The difference? ASMR felt aligned with who I actually am.
The Mental Shift that Gave Me Permission to Start
That's when the mental conversation happened. The one that reframed everything.
The insight was simple: instead of choosing immediately between two ideas, I could test one and gather real data.
So I gave myself a specific experiment: Make and upload 20 videos in 6 months. Then reassess.
I'd put bookkeeping on pause and focus my creative energy on actually doing the thing, not just thinking about it.
After 20 videos, I'd have real information:
- Did I actually enjoy the process?
- Was it sustainable with my energy levels?
- Was I still excited, or had it become a chore?
- Was I getting any traction?
Only then would I make a real choice - not between an idea and a plan, but between two things I'd actually tried.
What Happened When I Actually Did It
Two weeks later, I published my first ASMR video.
The pre-publishing anxiety was real. I kept second-guessing everything. What if my description wasn't right? What if my tags were wrong? What if the whole process was flawed?
The post-publishing anxiety was worse. I realized the audio wasn't as loud as it should be - a pretty significant mistake for a channel focused on audio experiences. I started catastrophizing, telling myself I'd already failed.
But here's what I learned: I was looking for a reason to quit.
That's why I was afraid to check my analytics. My mind was trying to protect me from something big and scary by finding an escape route.
When I finally looked at the analytics - after recognizing this pattern - I saw that about 15–18 real people had viewed my video in the first day or so. Not hundreds. Not viral success. Just 15–18 people who clicked, watched, and spent time with something I made.
And you know what? That was okay.
Because I'd learned to see the data as just data. Analytics don't tell you that you've failed - they just tell you what happened. The story of failure? That's something you create.
What I Know Now
I'm still early in this journey. One published video doesn't mean I have the full range of experience needed to run a successful channel. I'm learning about audio engineering, video editing, managing my perfectionist tendencies, and the reality that meaningful growth on YouTube typically takes 12–18 months.
But here's what I know now that I didn't know before:
The process is genuinely fun. Yes, sometimes it's frustrating. Sometimes it's tedious. But fundamentally, I enjoy it. That's the signal that matters most.
Technical problems are solvable. Audio too quiet? I'm learning how to fix that. Each video teaches me something new. The next thing I want to get down is becoming a better performer. Believe it or not, a lot of ASMR involves performing, if only to set an object down so the microphone picks up the right sound instead of a heavy, bassy thud.

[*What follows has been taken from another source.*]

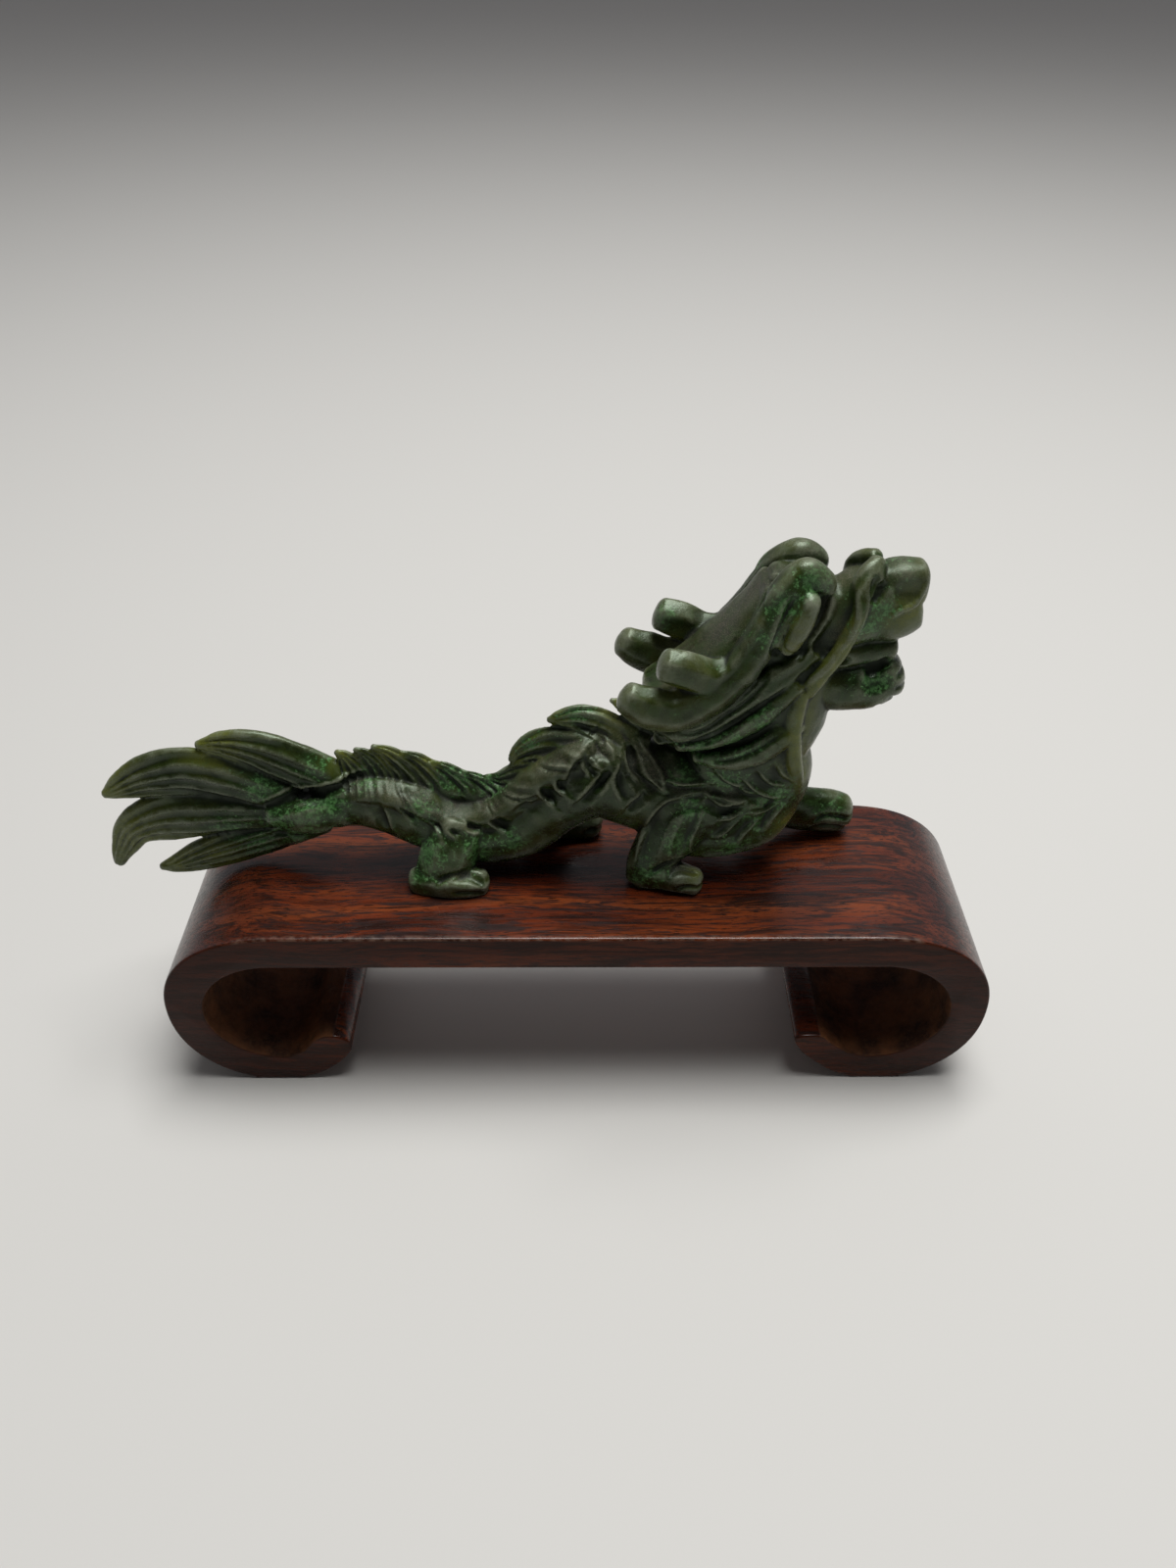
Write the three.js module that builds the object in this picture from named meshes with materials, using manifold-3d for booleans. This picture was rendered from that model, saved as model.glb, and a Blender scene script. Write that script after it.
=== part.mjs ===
// A jade dragon walking across a rosewood scroll stand.
// There are two pieces. The dragon is carved from one stone, and it rests by its own weight
// on the stand, which is one block of rosewood whose two ends curl under as scrolls.
// Millimetres, +Z up. X runs along the stand towards the dragon's head, and Y runs away from
// the dragon's right flank towards its left. The origin is on the table, under the middle of
// the whole object.
import * as THREE from "three";
import { mergeVertices } from "three/addons/utils/BufferGeometryUtils.js";
import Module from "manifold-3d";

const wasm = await Module();
wasm.setup();

// ---------------------------------------------------------------- driving dimensions

// The stand.
const STAND_LENGTH = 165;
const STAND_DEPTH = 40.6;
const STAND_HEIGHT = 41.5;
const BOARD_THICKNESS = 8;
const STAND_BEVEL = 0.4;

// The dragon has a frame of its own: X from the middle of the stand, Y from the dragon's own
// middle plane, Z from the top of the stand. Its left half mirrors its right one.
const DRAGON_MIDDLE = 3;

const JADE = new THREE.MeshStandardMaterial({ color: 0x2b3a22, roughness: 0.3, metalness: 0 });
const ROSEWOOD = new THREE.MeshStandardMaterial({ color: 0x512414, roughness: 0.38, metalness: 0 });

// ---------------------------------------------------------------- solids, joins and cuts

function solidOf(geometry) {
  const bare = geometry.clone();
  bare.deleteAttribute("normal");
  bare.deleteAttribute("uv");
  const merged = mergeVertices(bare, 1e-4);
  return new wasm.Manifold(
    new wasm.Mesh({
      numProp: 3,
      vertProperties: new Float32Array(merged.attributes.position.array),
      triVerts: new Uint32Array(merged.index.array),
    }),
  );
}

function geometryOf(solid) {
  const mesh = solid.getMesh();
  const geometry = new THREE.BufferGeometry();
  geometry.setAttribute("position", new THREE.BufferAttribute(mesh.vertProperties, 3));
  geometry.setIndex(new THREE.BufferAttribute(mesh.triVerts, 1));
  geometry.computeVertexNormals();
  return geometry;
}

const join = (forms) => forms.map(solidOf).reduce((whole, form) => whole.add(form));

// Where many forms meet, rounding can leave a loose speck with no volume. The carving is the largest body.
const largestBody = (solid) => solid.decompose().reduce((a, b) => (b.volume() > a.volume() ? b : a));

// ---------------------------------------------------------------- the form that carving is made of

// A smooth curve through the given values, three at a time.
const curveThrough = (values) => new THREE.CatmullRomCurve3(values, false, "catmullrom", 0.5);

// A rounded limb: the rings of a sphere carried along a curve.
// Each station is [x, y, z, half width, half height, turn in degrees]. The width lies along Y
// where the curve allows it, and the height is square to it and to the curve.
// ends: how far each end bulges past its last station, in mean half sizes; 0 is cut flat.
// power: 2 makes oval sections, more makes squarer ones.
// caps: how many rings round off each end; 1 gives a point.
// relief(angle, along): scales the section, for ridges and grooves along the limb.
function limb(stations, options = {}) {
  const { sides = 10, rings = 8, ends = [0.6, 0.6], caps = 2, power = 2, relief = () => 1 } = options;
  const route = curveThrough(stations.map(([x, y, z]) => new THREE.Vector3(x, y, z)));
  const sizes = curveThrough(stations.map(([, , , w, h, turn = 0]) => new THREE.Vector3(w, h, turn)));
  const rows = rings + 2 * caps;
  const geometry = new THREE.SphereGeometry(1, sides, rows);
  const position = geometry.attributes.position;
  for (let row = 0; row <= rows; row++) {
    const t = THREE.MathUtils.clamp((row - caps) / rings, 0, 1);
    const capTurn = Math.min(row, rows - row, caps) * (Math.PI / 2 / caps);
    const bulge = row < rows / 2 ? -ends[0] : ends[1];
    const centre = route.getPoint(t);
    const along = route.getTangent(t);
    const size = sizes.getPoint(t);
    const width = new THREE.Vector3(0, 1, 0).addScaledVector(along, -along.y).normalize();
    width.applyAxisAngle(along, THREE.MathUtils.degToRad(size.z));
    const height = along.clone().cross(width);
    centre.addScaledVector(along, bulge * Math.cos(capTurn) * (size.x + size.y) * 0.5);
    for (let side = 0; side <= sides; side++) {
      const angle = ((side % sides) * 2 * Math.PI) / sides;
      const [c, s] = [Math.cos(angle), Math.sin(angle)];
      const oval = (Math.abs(c) ** power + Math.abs(s) ** power) ** (-1 / power);
      const r = Math.sin(capTurn) * oval * relief(angle, t);
      const point = centre.clone().addScaledVector(height, r * size.y * c);
      point.addScaledVector(width, r * size.x * s);
      position.setXYZ(row * (sides + 1) + side, point.x, point.y, point.z);
    }
  }
  if (solidOf(geometry).volume() < 0) geometry.index.array.reverse();
  return geometry;
}

// The same limb on the dragon's left side.
const mirror = (stations) => stations.map(([x, y, z, w, h, turn = 0]) => [x, -y, z, w, h, -turn]);

const bothSides = (stations, options) => [limb(stations, options), limb(mirror(stations), options)];

// ---------------------------------------------------------------- the dragon

// The long body sinks behind the shoulders, dips over the hind legs and lifts into the tail.
const SPINE = [
  [-56, 0, 12, 3.2, 3.8],
  [-49, 0, 14.4, 4.4, 4.8],
  [-42, 0, 16.2, 5.6, 5.8],
  [-35, 0, 14.6, 6.2, 6.4],
  [-27, 0, 10.4, 6.6, 6.6],
  [-19, 0, 8, 6.9, 6.6],
  [-11, 0, 10.2, 7.1, 7],
  [-3.5, 0, 17.2, 7.3, 7.4],
  [4, 0, 21.4, 7.6, 8.6],
  [13, 0, 20, 8, 10],
  [22, 0, 16.8, 8.2, 11.4],
  [30, 0, 15, 8, 11.6],
  [36, 0, 15.4, 7, 9.4],
];

const trunk = () => limb(SPINE, { sides: 12, rings: 18, ends: [0.5, 0.45], power: 2.2 });

// Scales are cut into the flanks below the back: each cut is a leaning crescent, deepest in its
// middle. They follow one another along the spine, as shares of its length.
function scaleCuts() {
  const FIRST_CUT = 0.16;
  const LAST_CUT = 0.7;
  const CUTS = 9;
  const CUT_WIDTH = 1.5;
  const route = curveThrough(SPINE.map(([x, y, z]) => new THREE.Vector3(x, y, z)));
  const sizes = curveThrough(SPINE.map(([, , , w, h]) => new THREE.Vector3(w, h, 0)));
  const onFlank = (share, height) => {
    const size = sizes.getPoint(share);
    const along = route.getTangent(share);
    const up = new THREE.Vector3(-along.z, 0, along.x);
    const point = route.getPoint(share).addScaledVector(up, size.y * height);
    return [point.x, -size.x * Math.sqrt(1 - height ** 2) - 0.3, point.z];
  };
  const cut = (_, i) => {
    const share = THREE.MathUtils.lerp(FIRST_CUT, LAST_CUT, i / (CUTS - 1));
    const crescent = [
      [...onFlank(share - 0.02, 0.7), 0.4, 0.3],
      [...onFlank(share, 0.3), CUT_WIDTH, CUT_WIDTH],
      [...onFlank(share + 0.035, -0.15), 0.4, 0.3],
    ];
    return bothSides(crescent, { sides: 4, rings: 2, caps: 1 });
  };
  return Array.from({ length: CUTS }, cut).flat();
}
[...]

The fear never fully goes away - you just learn to act anyway. I'm still anxious about publishing. I still worry about click through rates, watch times, and growth. But I'm learning to recognize when anxiety is protective versus when it's just fear of something new and uncertain.
Small picture wins matter. Publishing one video and not letting the analytics destroy me? That's a win. Learning one new editing technique? That's a win. These small victories fuel the long-term vision.
The Real Lesson
Two weeks ago, I was torn between bookkeeping and ASMR, worried I was just in love with the idea rather than the reality.

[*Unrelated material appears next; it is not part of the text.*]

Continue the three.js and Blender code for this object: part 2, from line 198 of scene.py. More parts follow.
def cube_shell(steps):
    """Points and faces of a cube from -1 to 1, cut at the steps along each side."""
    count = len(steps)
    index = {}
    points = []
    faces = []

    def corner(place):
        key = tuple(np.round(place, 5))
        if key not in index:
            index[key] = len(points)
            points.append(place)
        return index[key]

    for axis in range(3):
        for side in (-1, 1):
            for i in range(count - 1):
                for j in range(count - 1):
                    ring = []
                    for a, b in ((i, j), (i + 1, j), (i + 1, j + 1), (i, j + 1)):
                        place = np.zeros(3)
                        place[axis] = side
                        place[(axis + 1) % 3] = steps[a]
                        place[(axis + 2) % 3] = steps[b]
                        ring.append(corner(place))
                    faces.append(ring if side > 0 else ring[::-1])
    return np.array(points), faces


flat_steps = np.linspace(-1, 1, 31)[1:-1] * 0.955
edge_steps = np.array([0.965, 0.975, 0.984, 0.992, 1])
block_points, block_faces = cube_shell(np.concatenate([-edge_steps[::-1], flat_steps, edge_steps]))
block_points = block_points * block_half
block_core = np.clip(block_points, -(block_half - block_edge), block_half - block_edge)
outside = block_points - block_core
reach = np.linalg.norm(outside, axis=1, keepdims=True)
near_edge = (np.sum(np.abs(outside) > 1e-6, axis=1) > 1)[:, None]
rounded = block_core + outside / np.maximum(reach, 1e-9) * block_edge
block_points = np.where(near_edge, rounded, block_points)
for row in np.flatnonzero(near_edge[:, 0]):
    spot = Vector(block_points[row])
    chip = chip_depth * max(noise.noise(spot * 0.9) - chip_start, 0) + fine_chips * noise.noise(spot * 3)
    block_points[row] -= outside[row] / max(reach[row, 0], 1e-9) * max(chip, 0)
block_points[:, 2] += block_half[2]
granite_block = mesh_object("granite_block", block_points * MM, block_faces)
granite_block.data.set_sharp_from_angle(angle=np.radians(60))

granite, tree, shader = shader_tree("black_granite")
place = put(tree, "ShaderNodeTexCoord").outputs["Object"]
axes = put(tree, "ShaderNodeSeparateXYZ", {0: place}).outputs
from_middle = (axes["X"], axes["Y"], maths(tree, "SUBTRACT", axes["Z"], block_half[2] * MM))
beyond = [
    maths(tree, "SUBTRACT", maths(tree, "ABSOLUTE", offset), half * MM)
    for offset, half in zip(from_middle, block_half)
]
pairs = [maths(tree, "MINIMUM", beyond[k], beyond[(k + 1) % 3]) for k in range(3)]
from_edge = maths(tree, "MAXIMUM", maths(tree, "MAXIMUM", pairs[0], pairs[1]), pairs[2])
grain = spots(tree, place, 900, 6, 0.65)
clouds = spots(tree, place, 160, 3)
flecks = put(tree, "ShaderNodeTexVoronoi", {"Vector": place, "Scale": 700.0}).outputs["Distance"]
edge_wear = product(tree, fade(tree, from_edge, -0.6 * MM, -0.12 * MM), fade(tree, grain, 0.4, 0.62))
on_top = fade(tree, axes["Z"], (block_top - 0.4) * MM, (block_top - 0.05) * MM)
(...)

Now I've done the reality. I've filmed. I've edited. I've published. I've looked at the scary analytics. I've learned technical lessons. I'm already planning the next video.
Starting something risky is scary, no matter what the project is. But the antidote to fear isn't certainty - it's action. You don't need to know if you'll succeed before you start. You just need to test whether you want to keep going after you've actually tried.
I'm 19 videos away from completing my 20-video experiment. And honestly? I already know what my answer will be.